Case One: On Tuesday evening a man was shot and killed by police at an intersection of Seattle's Capitol Hill neighborhood. This is the largest shopping district nearest where I live, and one through which I happened to have walked just a few minutes prior to the shooting. Several times just earlier, I had stopped to chat with friends and neighbors I encountered along the way. Had I lingered a minute or two longer with any of them, there's a very strong possibility I would have been at the intersection at the moment the shooting occured.

Case Two: Last night, walking home from doing some after work shopping, I spent a few moments briefly glancing over a 1968 Mustang with a "for sale" sign in the window, about two blocks from my apartment. Not seriously thinking about it (one 30+ year-old vehicle is quite enough), but just out of curiosity. I stopped for about a minute, then continued on my way. When I got to the intersection just before my block, I noticed a woman walking on the other side of the street. She's someone I used to know from my days at The 5th Avenue, whom I haven't seen for nearly 15 years, although recently we've bumped into each other several times in the neighborhood, and it's pretty clear we live in close proximity to each other. Now, if I hadn't stopped to look at the car, we would have been standing on the same corner at the same time, and I would have had a chance to talk to her again.

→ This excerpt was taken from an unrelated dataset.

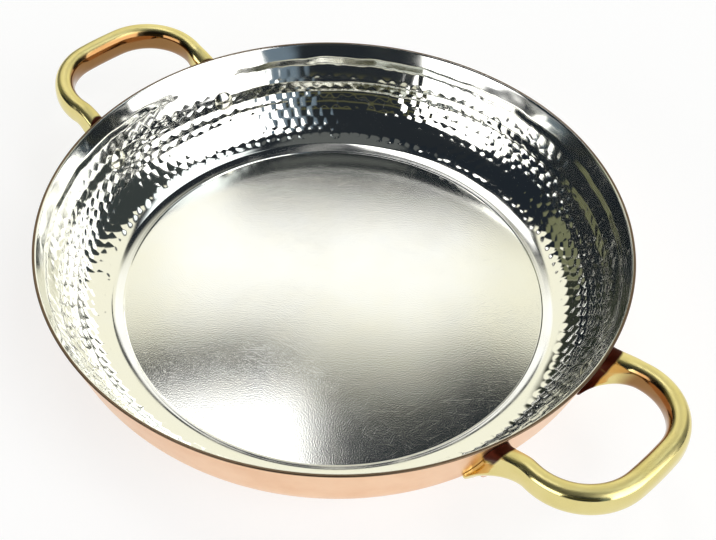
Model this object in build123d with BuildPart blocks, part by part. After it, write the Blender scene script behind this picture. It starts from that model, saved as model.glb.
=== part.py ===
from build123d import *
from math import asin, atan2, cos, degrees, hypot, pi, radians, sin, tan
import os

# Copper frying pan with two cast brass loop handles.
# Millimetres, +Z up. The origin is the middle of the base, on the surface that the pan stands on.
# The handles lie along +X and -X, and each is held by one rivet through each of its two feet.

# Pan
rim_radius = 120.4
pan_height = 42.0
wall_lean = 16.0  # degrees of the wall from upright
cove_radius = 28.0  # outer radius of the bend between base and wall
base_drop = 0.4  # how much lower than the bend the flat base is stamped
base_overrun = 2.4  # how far the stamped base reaches past the start of the bend
base_slope = 45.0  # degrees of the stamped edge from the flat
copper_thickness = 1.0
tin_thickness = 0.2

# Rod of the handle
grip_width = 9.0  # across the rod, in the plane of the loop
grip_height = 12.4
leg_taper = 0.92  # size of the rod at the feet against the grip
loop_reach = 39.5  # from the wall to the middle of the rod at the end of the loop
leg_spacing = 60.5  # between the middles of the legs, at the wall
leg_splay = 8.0  # degrees by which each leg opens outward
leg_straight = 1.3  # of each leg, from the foot to the start of its corner
end_bow = 1.6  # how far the end of the loop bows out between its corners
end_straight = 1.5  # from each corner to the start of the bow
handle_tilt = 3.8  # degrees upward
handle_drop = 5.5  # from the rim down to the middle of the leg, at the wall

# Feet of the handle
foot_reach = 10.5  # from the wall to where the foot runs into the rod
root_height = 12.6  # where the rod itself stands on the wall
root_width = 10.2
root_depth = 8.2  # from the rim down to the middle of the root
leaf_length = 18.6  # round the wall, from tip to tip
leaf_depth = 21.6  # from the rim down to the leaf's two tips
leaf_rise = 9.0  # from the tips up to the leaf's top, which lies under the rod
leaf_drop = 7.0  # from the tips down to the leaf's lowest place
leaf_neck = 4.6  # half the leaf's width at its top
leaf_hollow = 1.2  # how far each upper edge is drawn in
leaf_shift = 1.2  # from the rivet towards the middle of the handle
leaf_thickness = 1.4  # at its edge
leaf_edge_taper = 0.95  # size of the leaf's face against its back
flare_length = 17.0  # round the wall, where the flare starts from the leaf
flare_height = 13.6
flare_depth = 21.4  # from the rim down to the middle of the flare's start
flare_hollow = 4.0  # how sharply the flare widens towards the wall, as a power
flare_end = 0.7  # size of the flare's end against the rod that it runs into
foot_sections = 6
wall_overlap = 3.6  # how far the foot runs into the wall before the wall cuts it
seat_thickness = 2.6  # of the foot under the rivet's tail

# Rivets
rivet_spacing = 62.0
rivet_depth = 19.7  # from the rim down
shank_radius = 2.5
shank_clearance = 0.05
head_radius = 4.5
head_rise = 1.5
tail_radius = 3.6
tail_rise = 1.3
tail_rounding = 0.8
spotface_clearance = 0.6

lean = radians(wall_lean)
slope = radians(base_slope)
splay = radians(leg_splay)
tilt = radians(handle_tilt)
lining_inset = copper_thickness + tin_thickness


# The pan's forms
def wall_radius(height):
    """Outer radius of the straight wall, at a height above the ground."""
    return rim_radius - (pan_height - height) * tan(lean)


bend_start = wall_radius(base_drop) - cove_radius * tan(radians(90 - wall_lean) / 2)
base_radius = bend_start + base_overrun


def pan_form(inset):
    """The pan as a full solid, with its outer surface moved inward by the inset."""
    floor_height = base_drop + inset
    shift = inset / cos(lean)
    stamp_radius = base_radius - inset * tan(slope / 2)
    stamp_height = 2 * base_drop
    with BuildPart() as form:
        with BuildSketch(Plane.XZ):
            with BuildLine():
                Polyline(
                    (0, floor_height),
                    (wall_radius(floor_height) - shift, floor_height),
                    (rim_radius - shift, pan_height),
                    (0, pan_height),
                    close=True,
                )
            bowl = make_face()
            heel = bowl.vertices().group_by(Axis.Y)[0].sort_by(Axis.X)[-1]
            fillet(heel, radius=cove_radius - inset)
            with BuildLine():
                Polyline(
                    (0, inset),
                    (stamp_radius, inset),
                    (stamp_radius + stamp_height / tan(slope), inset + stamp_height),
                    (0, inset + stamp_height),
                    close=True,
                )
            make_face()
        revolve(axis=Axis.Z)
    return form.part


outer_form = pan_form(0)
core_form = pan_form(copper_thickness)
bowl_form = pan_form(lining_inset)


# Places on the wall
def wall_plane(azimuth, depth):
    """Plane on the outer wall, facing outward, at a depth below the rim."""
    height = pan_height - depth
    radius = wall_radius(height)
    turn = radians(azimuth)
    return Plane(
        origin=(radius * cos(turn), radius * sin(turn), height),
        x_dir=(-sin(turn), cos(turn), 0),
        z_dir=(cos(turn) * cos(lean), sin(turn) * cos(lean), -sin(lean)),
    )


def azimuth_at(offset, depth):
    """Azimuth of a place on the wall that lies sideways of the handle's middle."""
    return degrees(asin(offset / wall_radius(pan_height - depth)))


rivet_azimuth = azimuth_at(rivet_spacing / 2, rivet_depth)
leaf_azimuth = azimuth_at(rivet_spacing / 2 - leaf_shift, leaf_depth)
flare_azimuth = azimuth_at(rivet_spacing / 2, flare_depth)
root_azimuth = azimuth_at(rivet_spacing / 2, root_depth)
rivet_seats = {
    "rivet_right_front": wall_plane(-rivet_azimuth, rivet_depth),
    "rivet_right_back": wall_plane(rivet_azimuth, rivet_depth),
    "rivet_left_front": wall_plane(180 + rivet_azimuth, rivet_depth),
    "rivet_left_back": wall_plane(180 - rivet_azimuth, rivet_depth),
}
hole_radius = shank_radius + shank_clearance
hole_length = 2 * (lining_inset + seat_thickness)

# Copper body: one pressed sheet, open at the top, with a hole for each rivet
with BuildPart() as copper_body:
    add(outer_form)
    add(core_form, mode=Mode.SUBTRACT)
    with Locations(*rivet_seats.values()):
        Cylinder(hole_radius, hole_length, mode=Mode.SUBTRACT)

# Tin lining: the skin on the inside of the copper, with the same holes
with BuildPart() as tin_lining:
    add(core_form)
    add(bowl_form, mode=Mode.SUBTRACT)
    with Locations(*rivet_seats.values()):
        Cylinder(hole_radius, hole_length, mode=Mode.SUBTRACT)

# Loop of the handle: the line through the middle of the rod, from one foot to the other
loop_plane = Plane(
    origin=(wall_radius(pan_height - handle_drop), 0, pan_height - handle_drop),
    x_dir=(cos(tilt), 0, sin(tilt)),
    z_dir=(-sin(tilt), 0, cos(tilt)),
)


def leg_offset(reach):
    """Sideways place of a leg's middle, at a reach from the wall."""
    return leg_spacing / 2 + reach * tan(splay)


corner_reach = loop_reach - end_bow
leg_length = (corner_reach - foot_reach) / cos(splay)
half_end = hypot(leg_offset(corner_reach), end_bow)
bow_angle = atan2(end_bow, leg_offset(corner_reach))
corner_run = leg_length - leg_straight  # what each corner takes from the leg and from the end
loop_corner_radius = corner_run / tan((pi / 2 + splay - bow_angle) / 2)
end_bow_radius = (half_end - corner_run - end_straight) / tan(bow_angle)
with BuildLine(loop_plane) as loop:
    FilletPolyline(
        (foot_reach, -leg_offset(foot_reach)),
        (corner_reach, -leg_offset(corner_reach)),
        (loop_reach, 0),
        (corner_reach, leg_offset(corner_reach)),
        (foot_reach, leg_offset(foot_reach)),
        radius=[loop_corner_radius, end_bow_radius, loop_corner_radius],
    )
loop_path = loop.wire()


def rod_plane(share):
    """Plane across the rod, at a share of the loop's length."""
    return Plane(origin=loop_path @ share, x_dir=loop_plane.z_dir, z_dir=loop_path % share)


# Foot: the root of the rod, a thin leaf on the wall under it, and a flare that joins the two
leg_plane = rod_plane(0)
root_plane = wall_plane(-root_azimuth, root_depth)
leaf_plane = wall_plane(-leaf_azimuth, leaf_depth)
flare_start = wall_plane(-flare_azimuth, flare_depth)


def foot_plane(start, spine, share):
    """Plane across a part of the foot, turning from the wall's face to the rod's."""
    facing = start.z_dir * (1 - share) + leg_plane.z_dir * share
    upward = start.y_dir * (1 - share) + loop_plane.z_dir * share
    return Plane(origin=spine @ share, x_dir=upward, z_dir=facing)


def between(first, last, share):
    """Size at a share of the way from the first to the last."""
    return first + (last - first) * share


leg_lead = leg_plane.origin - leg_plane.z_dir * foot_reach / 2
flare_lead = flare_start.origin + flare_start.z_dir * foot_reach / 3
root_spine = Bezier(root_plane.origin, leg_lead, leg_plane.origin)
flare_spine = Bezier(flare_start.origin, flare_lead, leg_lead, leg_plane.origin)
foot_shares = [step / (foot_sections - 1) for step in range(foot_sections)]
leg_height = leg_taper * grip_height
leg_width = leg_taper * grip_width
with BuildPart() as foot:
    with BuildSketch(root_plane.offset(-wall_overlap)):
        Ellipse(root_width / 2, root_height / 2)
    with BuildSketch(root_plane):
        Ellipse(root_width / 2, root_height / 2)
    loft()
    for share in foot_shares:
        with BuildSketch(foot_plane(root_plane, root_spine, share)):
            Ellipse(
                between(root_height, leg_height, share) / 2,
                between(root_width, leg_width, share) / 2,
            )
    loft()
    for depth, size in ((-wall_overlap, 1), (leaf_thickness, leaf_edge_taper)):
        with BuildSketch(leaf_plane.offset(depth)):
            with BuildLine():
                tip = Vector(size * leaf_length / 2, 0)
                neck = Vector(size * leaf_neck, size * leaf_rise)
                edge = SagittaArc(tip, neck, -leaf_hollow)
                Line(neck, (-neck.X, neck.Y))
                mirror(edge, about=Plane.YZ)
                ThreePointArc((-tip.X, 0), (0, -size * leaf_drop), tip)
            make_face()
    loft()
    for share in foot_shares:
        narrowing = 1 - (1 - share) ** flare_hollow
        with BuildSketch(foot_plane(flare_start, flare_spine, share)):
            Ellipse(
                between(flare_height, flare_end * leg_height, narrowing) / 2,
                between(flare_length, flare_end * leg_width, narrowing) / 2,
            )
    loft()

# Handles: both are the same casting, seated on the wall
spotface_radius = tail_radius + spotface_clearance
with BuildPart() as handle_right:
    for share, size in ((0, leg_taper), (0.5, 1), (1, leg_taper)):
        with BuildSketch(rod_plane(share)):
            Ellipse(size * grip_height / 2, size * grip_width / 2)
    sweep(path=loop_path, multisection=True)
    add(foot.part)
    mirror(foot.part, about=Plane.XZ)
    add(outer_form, mode=Mode.SUBTRACT)
    for seat in (rivet_seats["rivet_right_front"], rivet_seats["rivet_right_back"]):
        with Locations(seat):
            Cylinder(hole_radius, hole_length, mode=Mode.SUBTRACT)
        with Locations(seat.offset(seat_thickness)):
            Cylinder(
                spotface_radius,
                foot_reach,
                align=(Align.CENTER, Align.CENTER, Align.MIN),
                mode=Mode.SUBTRACT,
            )

with BuildPart() as handle_left:
    mirror(handle_right.part, about=Plane.YZ)

# Rivets: a domed head inside the pan, a shank through the sheet, and a tail beaten down on the leaf
dome_radius = (head_radius**2 + head_rise**2) / (2 * head_rise)
rivets = {}
for name, seat in rivet_seats.items():
    with BuildPart() as rivet:
        with Locations(seat.offset(dome_radius - head_rise - lining_inset)):
            Sphere(dome_radius)
        add(bowl_form, mode=Mode.INTERSECT)
        with Locations(seat.offset(-lining_inset - head_rise / 2)):
            Cylinder(
                shank_radius,
                seat_thickness + lining_inset + head_rise / 2,
                align=(Align.CENTER, Align.CENTER, Align.MIN),
            )
        with Locations(seat.offset(seat_thickness)):
            tail = Cylinder(
                tail_radius,
                tail_rise,
                align=(Align.CENTER, Align.CENTER, Align.MIN),
            )
        tail_edge = tail.edges().sort_by_distance(seat.offset(foot_reach).origin)[0]
        fillet(tail_edge, radius=tail_rounding)
    rivets[name] = rivet.part

# Written pieces
os.makedirs("parts", exist_ok=True)
pieces = {
    "copper_body": copper_body.part,
    "tin_lining": tin_lining.part,
    "handle_right": handle_right.part,
    "handle_left": handle_left.part,
    **rivets,
}
for name, piece in pieces.items():
    piece.label = name
    export_step(piece, f"parts/{name}.step")
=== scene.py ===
# %% [markdown]
# A two-handled copper pan, hammered and tinned inside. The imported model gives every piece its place, and
# this lesson gives each one its real surface: hammer marks in the tin, scratches on the floor, the polish
# of cast brass. The frame comes first, because nothing here may leave the box that it measures.

# %% Load the frame
import math

import bpy
import numpy as np
from mathutils import Matrix, Vector


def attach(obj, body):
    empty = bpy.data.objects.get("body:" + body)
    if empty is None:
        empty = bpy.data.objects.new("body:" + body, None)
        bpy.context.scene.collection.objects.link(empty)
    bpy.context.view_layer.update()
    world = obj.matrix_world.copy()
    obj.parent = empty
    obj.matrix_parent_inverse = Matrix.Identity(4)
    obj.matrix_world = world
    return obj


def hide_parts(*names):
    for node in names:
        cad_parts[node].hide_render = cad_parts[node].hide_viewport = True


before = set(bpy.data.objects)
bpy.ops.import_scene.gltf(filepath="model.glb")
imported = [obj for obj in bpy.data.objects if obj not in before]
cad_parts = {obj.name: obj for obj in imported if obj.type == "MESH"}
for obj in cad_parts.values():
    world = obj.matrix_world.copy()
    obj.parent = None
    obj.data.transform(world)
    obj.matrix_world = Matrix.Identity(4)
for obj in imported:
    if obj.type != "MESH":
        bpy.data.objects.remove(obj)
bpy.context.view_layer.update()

print("pieces in the frame:", ", ".join(sorted(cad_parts)))

# %% [markdown]
# The sizes are those of the pan itself, in millimetres, because a maker thinks in millimetres. Blender
# works in metres here, so each mesh is scaled once, when it is made.

# %% Sizes of the pan
MM = 0.001
rim_radius = 120.4
pan_height = 42.0
wall_lean = math.radians(16)
sheet = 1.2  # copper and tin together
base_drop = 0.4
bend_radius = 28.0


def wall_radius(height):
    """Outer radius of the straight wall at a height."""
    return rim_radius - (pan_height - height) * math.tan(wall_lean)


bend_centre_height = base_drop + bend_radius
bend_centre_radius = wall_radius(base_drop) - bend_radius * math.tan((math.pi / 2 - wall_lean) / 2)
wall_start = bend_centre_height - bend_radius * math.sin(wall_lean)
print("the bend turns into the wall", round(wall_start, 1), "mm above the ground")

# %% [markdown]
# Most pieces of a pan are turned or drawn out along a line, so one mesh builder serves them all. It takes
# rings of points and joins each ring to the next with quads. A turned piece gets its rings from a profile,
# which is a list of radii and heights. Screw and curve bevel could do this too, but rings of plain points
# can be dented by a hammer afterwards.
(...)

I mention these two incidents because they point to a phenomenon that frequently gets overlooked in our daily hustle-and-bustle, namely, that these sorts of "almost encounters" probably occur with a lot more frequency than most of us realize. I'm aware of it of course, because in the one instance, it's been in all the papers, and in the second, because I happened to be the one just a few steps afar and behind. But, unless or until I have another chance meeting with this woman, she'll never know how close we were to running into each other at that particular moment.

Not that this is a big thing mind you, unless of course, as in the first example above, the incident involves some sort of dangerous or violent activity. But it does make me wonder about all the times this sort of thing happens, but about which we never know. I suppose some people might dismiss it as a sort of "should have, would have, could have" phenomenon that just isn't worth contemplating. But, when you become aware of what you've just missed, regardless of whether the interaction may have had positive or negative consequences, it becomes a bit difficult to ignore.

And, because we never know, we seldom spend much time thinking about all the lost opportunities, the close calls and near misses that may have occured just ahead or behind us as we scurry through life, focused on the task at hand, while something interesting or dangerous or perhaps even miraculous is taking place just outside our field of view. Maybe it means we're moving too fast, or not fast enough, but obviously there's no real benefit to lingering on the "what if"s, since in its extreme I suppose one could decide to just not move at all for fear of missing something important. And so instead, we just keep moving on, oblivious to the possibilities.

Except in those few instances where the unknown and unobserved becomes something known and seen.

And only then do we sometimes have an inkling of what we might be missing.